With traffic up 52 percent between January and February, social bookmarking site Pinterest announced on March 23 that it will update its privacy policy, terms of service and acceptable use policy.

Among the changes, the terms of use will no longer state that Pinterest has the right to sell users' posted content.

"Selling content was never our intention and we removed this from our updated terms," wrote CEO Ben Silbermann in a blog post announcing the changes.

The new use policy will ban content that explicitly encourages self-harm, and will include new, simpler processes for reporting copyright and trademark infringements. Pinterest's copyright provisions have been under public scrutiny following a February 24 blog post by lawyer and photographer Kristen Kowalski. In the post, she asserted the site's previous terms of use shifted all responsibility for copyright and trademark violations to users, while Pinterest had its "keester covered."

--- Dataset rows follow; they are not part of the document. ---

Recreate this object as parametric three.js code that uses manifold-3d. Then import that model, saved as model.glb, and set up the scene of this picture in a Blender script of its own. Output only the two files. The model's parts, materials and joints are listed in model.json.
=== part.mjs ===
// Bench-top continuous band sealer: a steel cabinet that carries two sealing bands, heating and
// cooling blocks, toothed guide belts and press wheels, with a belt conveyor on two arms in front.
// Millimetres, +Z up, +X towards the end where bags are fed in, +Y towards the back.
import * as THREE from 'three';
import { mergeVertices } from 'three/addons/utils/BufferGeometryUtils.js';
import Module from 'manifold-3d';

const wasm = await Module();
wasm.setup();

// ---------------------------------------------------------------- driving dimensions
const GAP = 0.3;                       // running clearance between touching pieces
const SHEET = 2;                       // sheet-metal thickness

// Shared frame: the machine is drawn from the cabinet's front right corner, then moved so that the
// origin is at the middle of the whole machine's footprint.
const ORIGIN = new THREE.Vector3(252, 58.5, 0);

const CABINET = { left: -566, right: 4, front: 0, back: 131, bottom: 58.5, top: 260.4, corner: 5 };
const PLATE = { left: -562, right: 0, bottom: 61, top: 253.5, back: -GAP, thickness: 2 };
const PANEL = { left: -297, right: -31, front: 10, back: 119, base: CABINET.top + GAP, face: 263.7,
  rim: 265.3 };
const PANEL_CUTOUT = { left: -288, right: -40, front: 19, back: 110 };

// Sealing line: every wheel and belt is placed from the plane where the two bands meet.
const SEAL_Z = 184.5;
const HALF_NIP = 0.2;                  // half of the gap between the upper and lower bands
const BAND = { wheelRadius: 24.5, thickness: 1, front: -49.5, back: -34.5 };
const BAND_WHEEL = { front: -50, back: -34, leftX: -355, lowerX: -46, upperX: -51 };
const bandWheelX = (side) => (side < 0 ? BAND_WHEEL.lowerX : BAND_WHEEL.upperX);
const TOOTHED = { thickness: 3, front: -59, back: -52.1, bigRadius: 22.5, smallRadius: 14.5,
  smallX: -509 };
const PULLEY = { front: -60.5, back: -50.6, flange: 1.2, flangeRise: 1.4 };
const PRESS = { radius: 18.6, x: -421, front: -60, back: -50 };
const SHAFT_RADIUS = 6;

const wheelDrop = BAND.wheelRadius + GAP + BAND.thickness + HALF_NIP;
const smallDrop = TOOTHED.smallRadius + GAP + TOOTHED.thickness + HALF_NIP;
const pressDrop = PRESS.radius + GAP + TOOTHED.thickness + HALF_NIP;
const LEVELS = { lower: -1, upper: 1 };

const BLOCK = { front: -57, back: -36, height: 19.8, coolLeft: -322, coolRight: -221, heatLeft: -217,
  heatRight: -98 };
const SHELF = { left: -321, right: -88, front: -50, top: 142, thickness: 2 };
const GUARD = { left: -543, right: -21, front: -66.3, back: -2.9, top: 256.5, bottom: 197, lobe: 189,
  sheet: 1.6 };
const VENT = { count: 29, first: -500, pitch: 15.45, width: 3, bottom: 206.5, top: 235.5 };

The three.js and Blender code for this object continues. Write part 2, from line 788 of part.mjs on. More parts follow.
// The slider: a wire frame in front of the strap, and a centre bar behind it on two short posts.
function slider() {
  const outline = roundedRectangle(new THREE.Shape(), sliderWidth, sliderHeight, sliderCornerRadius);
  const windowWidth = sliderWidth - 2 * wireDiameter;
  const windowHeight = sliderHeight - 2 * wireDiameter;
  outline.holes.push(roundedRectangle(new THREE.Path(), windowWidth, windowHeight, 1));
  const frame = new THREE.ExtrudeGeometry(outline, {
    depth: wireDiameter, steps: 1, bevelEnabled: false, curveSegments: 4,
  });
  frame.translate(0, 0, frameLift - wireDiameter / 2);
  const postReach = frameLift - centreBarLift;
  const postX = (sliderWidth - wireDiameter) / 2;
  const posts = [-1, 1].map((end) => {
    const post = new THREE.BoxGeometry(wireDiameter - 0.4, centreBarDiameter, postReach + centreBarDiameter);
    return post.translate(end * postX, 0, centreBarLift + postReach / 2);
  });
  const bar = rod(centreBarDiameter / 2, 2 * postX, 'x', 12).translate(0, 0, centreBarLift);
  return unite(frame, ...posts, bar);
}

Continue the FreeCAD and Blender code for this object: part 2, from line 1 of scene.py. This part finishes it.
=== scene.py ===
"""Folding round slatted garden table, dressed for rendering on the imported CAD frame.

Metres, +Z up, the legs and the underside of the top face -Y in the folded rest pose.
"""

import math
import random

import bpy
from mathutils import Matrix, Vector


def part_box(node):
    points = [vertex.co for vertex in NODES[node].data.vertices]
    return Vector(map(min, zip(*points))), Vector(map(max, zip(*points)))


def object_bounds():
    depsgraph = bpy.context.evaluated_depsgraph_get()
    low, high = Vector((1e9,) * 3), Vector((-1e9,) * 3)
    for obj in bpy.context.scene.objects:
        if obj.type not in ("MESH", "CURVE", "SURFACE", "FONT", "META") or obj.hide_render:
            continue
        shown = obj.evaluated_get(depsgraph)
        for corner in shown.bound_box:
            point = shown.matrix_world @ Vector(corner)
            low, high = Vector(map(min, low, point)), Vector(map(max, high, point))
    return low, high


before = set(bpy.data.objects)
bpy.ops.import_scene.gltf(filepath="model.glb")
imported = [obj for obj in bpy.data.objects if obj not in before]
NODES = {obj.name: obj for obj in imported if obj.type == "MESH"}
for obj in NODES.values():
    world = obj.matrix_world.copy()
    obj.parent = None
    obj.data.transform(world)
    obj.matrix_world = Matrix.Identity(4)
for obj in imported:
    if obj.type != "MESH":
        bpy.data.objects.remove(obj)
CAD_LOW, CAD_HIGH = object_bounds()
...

The new privacy and acceptable use policies took effect March 23, and the new terms of service will take effect April 6.

Other companies - notably Google - have also been under pressure recently for changes to privacy policy and terms of use agreements. Google's new policy, which combined dozens of disparate policies into a single agreement, took effect March 1. The California-based company now faces a class-action lawsuit, in which plaintiffs allege the new policy violates the previous terms and does not include an appropriate opt-out mechanism.